WHAT IS EXPECTED: State how many lines of the entries below hold the word "JSON"; reply with nothing but the number.

(Structured object records)
>>

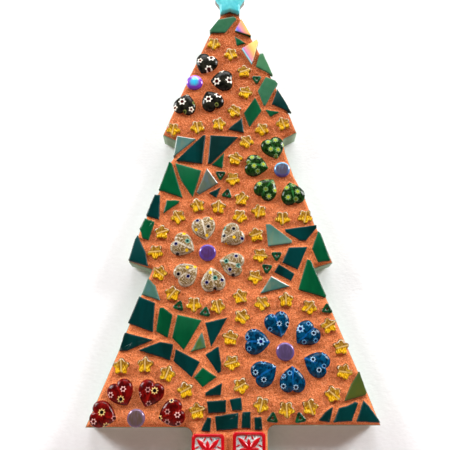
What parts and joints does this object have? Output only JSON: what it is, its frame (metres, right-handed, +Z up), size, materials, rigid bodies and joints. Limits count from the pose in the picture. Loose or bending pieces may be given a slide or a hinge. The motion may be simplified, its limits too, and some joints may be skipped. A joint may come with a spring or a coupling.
{
  "type": "mosaic panel",
  "caption": "Fir-tree shaped wall mosaic panel: cut glass, millefiori hearts and amber star beads set in terracotta grout on a painted board, topped by a ceramic star.",
  "frame": {"origin": "the mounting point on the flat back face of the board, on the panel's middle line and a little above half its height, in the plane of the wall", "axes": "-Y is the way the mosaic face looks, +Y goes into the wall, +Z is up along the tree and +X is to the right as seen from the front"},
  "size_m": [0.1405, 0.0175, 0.2651],
  "materials": {
    "painted_board": "sage green matt paint over a sawn board",
    "grout": "terracotta tinted grout, fine gritty texture",
    "teal_glass": "opaque dark teal glass, glossy",
    "green_glass": "opaque mid green glass, glossy",
    "pale_green_glass": "opaque grey-green glass, glossy",
    "iridescent_glass": "iridescent coated glass, glossy",
    "black_millefiori": "black millefiori glass with small flowers",
    "green_millefiori": "dark green millefiori glass with small flowers",
    "clear_millefiori": "smoky clear millefiori glass with small flowers",
    "blue_millefiori": "deep blue millefiori glass with small flowers",
    "red_millefiori": "dark red millefiori glass with small flowers",
    "cabochon_glass": "purple glass with an iridescent coat, glossy",
    "turquoise_ceramic": "turquoise glaze, glossy",
    "red_ceramic": "red glaze, glossy",
    "white_glaze": "white glaze mottled with red, glossy",
    "amber_glass": "clear amber glass, glossy",
    "green_bead_glass": "dark green clear glass, glossy"
  },
  "bodies": {
    "root": {"board": "painted_board", "grout_bed": "grout", "glass_tile_01": "green_glass", "glass_tile_02": "iridescent_glass", "glass_tile_03": "iridescent_glass", "glass_tile_04": "green_glass", "glass_tile_05": "green_glass", "glass_tile_06": "teal_glass", "glass_tile_07": "green_glass", "glass_tile_08": "pale_green_glass", "glass_tile_09": "teal_glass", "glass_tile_10": "teal_glass", "glass_tile_11": "green_glass", "glass_tile_12": "green_glass", "glass_tile_13": "pale_green_glass", "glass_tile_14": "teal_glass", "glass_tile_15": "teal_glass", "glass_tile_16": "green_glass", "glass_tile_17": "green_glass", "glass_tile_18": "teal_glass", "glass_tile_19": "teal_glass", "glass_tile_20": "pale_green_glass", "glass_tile_21": "teal_glass", "glass_tile_22": "green_glass", "glass_tile_23": "teal_glass", "glass_tile_24": "pale_green_glass", "glass_tile_25": "green_glass", "glass_tile_26": "green_glass", "heart_black_1": "black_millefiori", "heart_black_2": "black_millefiori", "heart_black_3": "black_millefiori", "heart_black_4": "black_millefiori", "heart_green_1": "green_millefiori", "heart_green_2": "green_millefiori", "heart_green_3": "green_millefiori", "heart_green_4": "green_millefiori", "heart_clear_1": "clear_millefiori", "heart_clear_2": "clear_millefiori", "heart_clear_3": "clear_millefiori", "heart_clear_4": "clear_millefiori", "heart_clear_5": "clear_millefiori", "heart_clear_6": "clear_millefiori", "heart_blue_1": "blue_millefiori", "heart_blue_2": "blue_millefiori", "heart_blue_3": "blue_millefiori", "heart_blue_4": "blue_millefiori", "heart_blue_5": "blue_millefiori", "heart_blue_6": "blue_millefiori", "heart_red_1": "red_millefiori", "heart_red_2": "red_millefiori", "heart_red_3": "red_millefiori", "heart_red_4": "red_millefiori", "cabochon_1": "cabochon_glass", "cabochon_2": "cabochon_glass", "cabochon_3": "cabochon_glass", "cabochon_4": "cabochon_glass", "cabochon_5": "cabochon_glass", "snowflake_tile_left": "red_ceramic", "snowflake_tile_right": "red_ceramic", "star_topper": "turquoise_ceramic"}
  },
  "joints": []
}
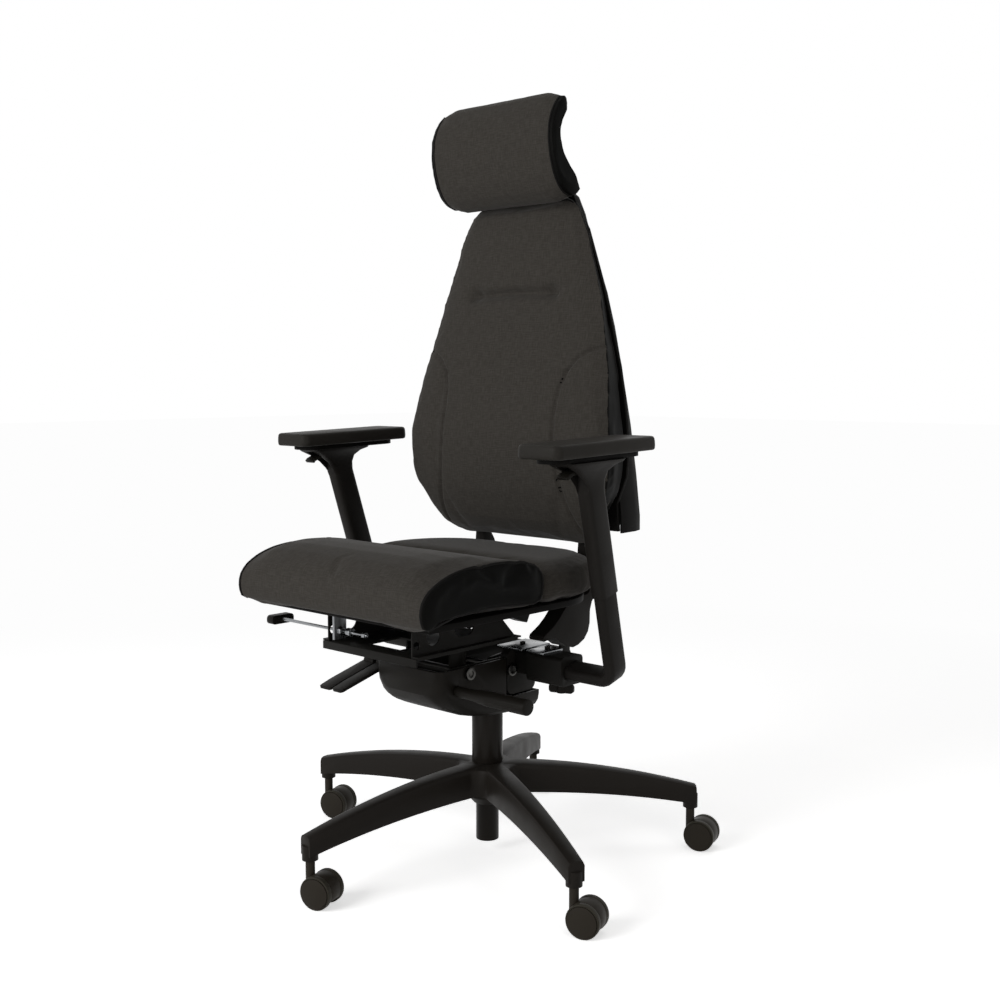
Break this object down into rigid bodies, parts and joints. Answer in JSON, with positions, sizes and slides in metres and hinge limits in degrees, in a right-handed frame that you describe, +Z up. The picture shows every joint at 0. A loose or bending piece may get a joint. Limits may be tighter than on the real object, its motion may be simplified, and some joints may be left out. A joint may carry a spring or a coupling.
{
  "type": "office chair",
  "caption": "High-backed ergonomic office chair on a star base with castors, with a two-part seat, headrest and adjustable arms.",
  "frame": {"origin": "on the floor, on the gas column's axis", "axes": "+Z up, the sitter faces -Y, +X towards the sitter's left arm"},
  "size_m": [0.6926, 0.6834, 1.202],
  "materials": {
    "base_plastic": "glass-filled nylon, finely textured",
    "column_black": "satin black",
    "bright_steel": "zinc plated",
    "guide_plastic": "smooth",
    "wheel_plastic": "moulded",
    "tread_rubber": "worn matte",
    "black_steel": "powder coat",
    "cover_plastic": "moulded",
    "spring_steel": "oiled",
    "lever_plastic": "moulded",
    "zinc_steel": "zinc plated",
    "arm_metal": "textured powder coat",
    "fabric": "woven",
    "shell_plastic": "textured",
    "pad_plastic": "soft polyurethane"
  },
  "bodies": {
    "base": {"star_base": "base_plastic", "column_tube": "column_black", "column_bush": "guide_plastic", "thrust_bearing": "bright_steel"},
    "caster_1": {"caster_hood_1": "wheel_plastic"},
    "wheels_1": {"caster_wheels_1": "wheel_plastic", "caster_treads_1": "tread_rubber"},
    "caster_2": {"caster_hood_2": "wheel_plastic"},
    "wheels_2": {"caster_wheels_2": "wheel_plastic", "caster_treads_2": "tread_rubber"},
    "caster_3": {"caster_hood_3": "wheel_plastic"},
    "wheels_3": {"caster_wheels_3": "wheel_plastic", "caster_treads_3": "tread_rubber"},
    "caster_4": {"caster_hood_4": "wheel_plastic"},
    "wheels_4": {"caster_wheels_4": "wheel_plastic", "caster_treads_4": "tread_rubber"},
    "caster_5": {"caster_hood_5": "wheel_plastic"},
    "wheels_5": {"caster_wheels_5": "wheel_plastic", "caster_treads_5": "tread_rubber"},
    "column_rod": {"piston_rod": "bright_steel"},
    "mechanism": {"gas_cylinder": "column_black", "mechanism_housing": "black_steel", "mechanism_cover": "cover_plastic", "pivot_shafts": "bright_steel", "tension_spring": "spring_steel", "arm_clamps": "black_steel", "bracket_plates": "bright_steel", "bracket_bolts": "black_steel"},
    "tension_grip": {"tension_handle": "lever_plastic"},
    "lift_paddle": {"lift_lever": "lever_plastic"},
    "tilt_paddle": {"tilt_lever": "lever_plastic"},
    "back_frame": {"back_arm_left": "arm_metal", "back_arm_right": "arm_metal", "back_cross": "black_steel"},
    "seat_tilt_plate": {"seat_carrier": "zinc_steel"},
    "seat": {"seat_side_plates": "black_steel", "seat_board": "shell_plastic", "depth_latch": "zinc_steel", "seat_front_cushion": "fabric", "seat_rear_cushion": "fabric"},
    "depth_knob": {"adjuster_rod": "lever_plastic"},
    "backrest": {"back_board": "shell_plastic", "back_shell": "shell_plastic", "back_cushion": "fabric"},
    "head_post": {"headrest_post": "black_steel"},
    "headrest": {"headrest_shell": "shell_plastic", "headrest_cushion": "fabric"},
    "arm_left": {"arm_bracket_left": "arm_metal"},
    "arm_left_sleeve": {"arm_sleeve_left": "arm_metal"},
    "arm_left_trigger": {"arm_trigger_left": "lever_plastic"},
    "arm_left_plate": {"arm_plate_left": "shell_plastic"},
    "arm_left_pad": {"arm_pad_left": "pad_plastic"},
    "arm_left_knob": {"arm_knob_left": "lever_plastic"},
    "arm_right": {"arm_bracket_right": "arm_metal"},
    "arm_right_sleeve": {"arm_sleeve_right": "arm_metal"},
    "arm_right_trigger": {"arm_trigger_right": "lever_plastic"},
    "arm_right_plate": {"arm_plate_right": "shell_plastic"},
    "arm_right_pad": {"arm_pad_right": "pad_plastic"},
    "arm_right_knob": {"arm_knob_right": "lever_plastic"}
  },
  "joints": [
    {"name": "caster_swivel_1", "type": "hinge", "parent": "base", "child": "caster_1", "pos_m": [0.30161, -0.1458, 0.06], "axis": [0, 0, 1], "continuous": true},
    {"name": "wheel_spin_1", "type": "hinge", "parent": "caster_1", "child": "wheels_1", "pos_m": [0.32067, -0.13976, 0.025], "axis": [-0.3024, 0.9532, 0], "continuous": true},
    {"name": "caster_swivel_2", "type": "hinge", "parent": "base", "child": "caster_2", "pos_m": [0.23187, 0.24179, 0.06], "axis": [0, 0, 1], "continuous": true},
    {"name": "wheel_spin_2", "type": "hinge", "parent": "caster_2", "child": "wheels_2", "pos_m": [0.25093, 0.24784, 0.025], "axis": [-0.3024, 0.9532, 0], "continuous": true},
    {"name": "caster_swivel_3", "type": "hinge", "parent": "base", "child": "caster_3", "pos_m": [-0.1583, 0.29524, 0.06], "axis": [0, 0, 1], "continuous": true},
    {"name": "wheel_spin_3", "type": "hinge", "parent": "caster_3", "child": "wheels_3", "pos_m": [-0.13924, 0.30128, 0.025], "axis": [-0.3024, 0.9532, 0], "continuous": true},
    {"name": "caster_swivel_4", "type": "hinge", "parent": "base", "child": "caster_4", "pos_m": [-0.32971, -0.05932, 0.06], "axis": [0, 0, 1], "continuous": true},
    {"name": "wheel_spin_4", "type": "hinge", "parent": "caster_4", "child": "wheels_4", "pos_m": [-0.31064, -0.05328, 0.025], "axis": [-0.3024, 0.9532, 0], "continuous": true},
    {"name": "caster_swivel_5", "type": "hinge", "parent": "base", "child": "caster_5", "pos_m": [-0.04546, -0.3319, 0.06], "axis": [0, 0, 1], "continuous": true},
    {"name": "wheel_spin_5", "type": "hinge", "parent": "caster_5", "child": "wheels_5", "pos_m": [-0.0264, -0.32585, 0.025], "axis": [-0.3024, 0.9532, 0], "continuous": true},
    {"name": "seat_swivel", "type": "hinge", "parent": "base", "child": "column_rod", "pos_m": [0, 0, 0.03], "axis": [0, 0, 1], "continuous": true},
    {"name": "column_lift", "type": "slide", "parent": "column_rod", "child": "mechanism", "axis": [0, 0, 1], "range_m": [0, 0.11]},
    {"name": "tension_turn", "type": "hinge", "parent": "mechanism", "child": "tension_grip", "pos_m": [0.1, -0.143, 0.303], "axis": [1, 0, 0], "range_deg": [-720, 720]},
    {"name": "lift_pull", "type": "hinge", "parent": "mechanism", "child": "lift_paddle", "pos_m": [-0.1, -0.144, 0.322], "axis": [-1, 0, 0], "range_deg": [0, 10], "stiffness_Nm_per_rad": 0.5, "springref_deg": -5.73},
    {"name": "tilt_pull", "type": "hinge", "parent": "mechanism", "child": "tilt_paddle", "pos_m": [-0.08, -0.144, 0.322], "axis": [-1, 0, 0], "range_deg": [0, 10], "stiffness_Nm_per_rad": 0.5, "springref_deg": -5.73},
    {"name": "back_recline", "type": "hinge", "parent": "mechanism", "child": "back_frame", "pos_m": [0, -0.022, 0.316], "axis": [-1, 0, 0], "range_deg": [0, 20], "stiffness_Nm_per_rad": 60, "springref_deg": -22.92},
    {"name": "seat_tilt", "type": "hinge", "parent": "mechanism", "child": "seat_tilt_plate", "pos_m": [0, -0.117, 0.326], "axis": [-1, 0, 0], "range_deg": [0, 7.1]},
    {"name": "seat_depth", "type": "slide", "parent": "seat_tilt_plate", "child": "seat", "axis": [0, -1, 0], "range_m": [0, 0.05]},
    {"name": "depth_turn", "type": "hinge", "parent": "seat", "child": "depth_knob", "pos_m": [-0.1, -0.245, 0.391], "axis": [1, 0, 0], "range_deg": [-90, 90]},
    {"name": "back_height", "type": "slide", "parent": "back_frame", "child": "backrest", "axis": [0, 0, 1], "range_m": [0, 0.06]},
    {"name": "head_height", "type": "slide", "parent": "backrest", "child": "head_post", "axis": [0, 0, 1], "range_m": [0, 0.06]},
    {"name": "head_tilt", "type": "hinge", "parent": "head_post", "child": "headrest", "pos_m": [0, 0.068, 1.126], "axis": [1, 0, 0], "range_deg": [-15, 15]},
    {"name": "arm_width_left", "type": "slide", "parent": "mechanism", "child": "arm_left", "axis": [1, 0, 0], "range_m": [0, 0.03]},
    {"name": "arm_clamp_left", "type": "hinge", "parent": "mechanism", "child": "arm_left_knob", "pos_m": [0.15, 0.00738, 0.295], "axis": [0, 0, 1], "range_deg": [-360, 360]},
    {"name": "arm_height_left", "type": "slide", "parent": "arm_left", "child": "arm_left_sleeve", "axis": [0.048, -0.272, 0.9611], "range_m": [-0.04, 0.06]},
    {"name": "arm_release_left", "type": "hinge", "parent": "arm_left_sleeve", "child": "arm_left_trigger", "pos_m": [0.272, -0.101, 0.641], "axis": [-1, 0, 0], "range_deg": [0, 6], "stiffness_Nm_per_rad": 0.4, "springref_deg": -8.59},
    {"name": "pad_swivel_left", "type": "hinge", "parent": "arm_left_sleeve", "child": "arm_left_plate", "pos_m": [0.272, -0.086, 0.655], "axis": [0, -0.029, 0.9996], "range_deg": [-12, 12]},
    {"name": "pad_depth_left", "type": "slide", "parent": "arm_left_plate", "child": "arm_left_pad", "axis": [0, 0.9996, 0.029], "range_m": [-0.025, 0.025]},
    {"name": "arm_width_right", "type": "slide", "parent": "mechanism", "child": "arm_right", "axis": [-1, 0, 0], "range_m": [0, 0.03]},
    {"name": "arm_clamp_right", "type": "hinge", "parent": "mechanism", "child": "arm_right_knob", "pos_m": [-0.15, 0.00738, 0.295], "axis": [0, 0, 1], "range_deg": [-360, 360]},
    {"name": "arm_height_right", "type": "slide", "parent": "arm_right", "child": "arm_right_sleeve", "axis": [-0.048, -0.272, 0.9611], "range_m": [-0.04, 0.06]},
    {"name": "arm_release_right", "type": "hinge", "parent": "arm_right_sleeve", "child": "arm_right_trigger", "pos_m": [-0.272, -0.101, 0.641], "axis": [-1, 0, 0], "range_deg": [0, 6], "stiffness_Nm_per_rad": 0.4, "springref_deg": -8.59},
    {"name": "pad_swivel_right", "type": "hinge", "parent": "arm_right_sleeve", "child": "arm_right_plate", "pos_m": [-0.272, -0.086, 0.655], "axis": [0, -0.029, 0.9996], "range_deg": [-12, 12]},
    {"name": "pad_depth_right", "type": "slide", "parent": "arm_right_plate", "child": "arm_right_pad", "axis": [0, 0.9996, 0.029], "range_m": [-0.025, 0.025]}
  ],
  "couplings": [
    {"joint": "seat_tilt", "follows": "back_recline", "ratio": 0.35}
  ]
}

<<

EXERCISE RESPONSE: 2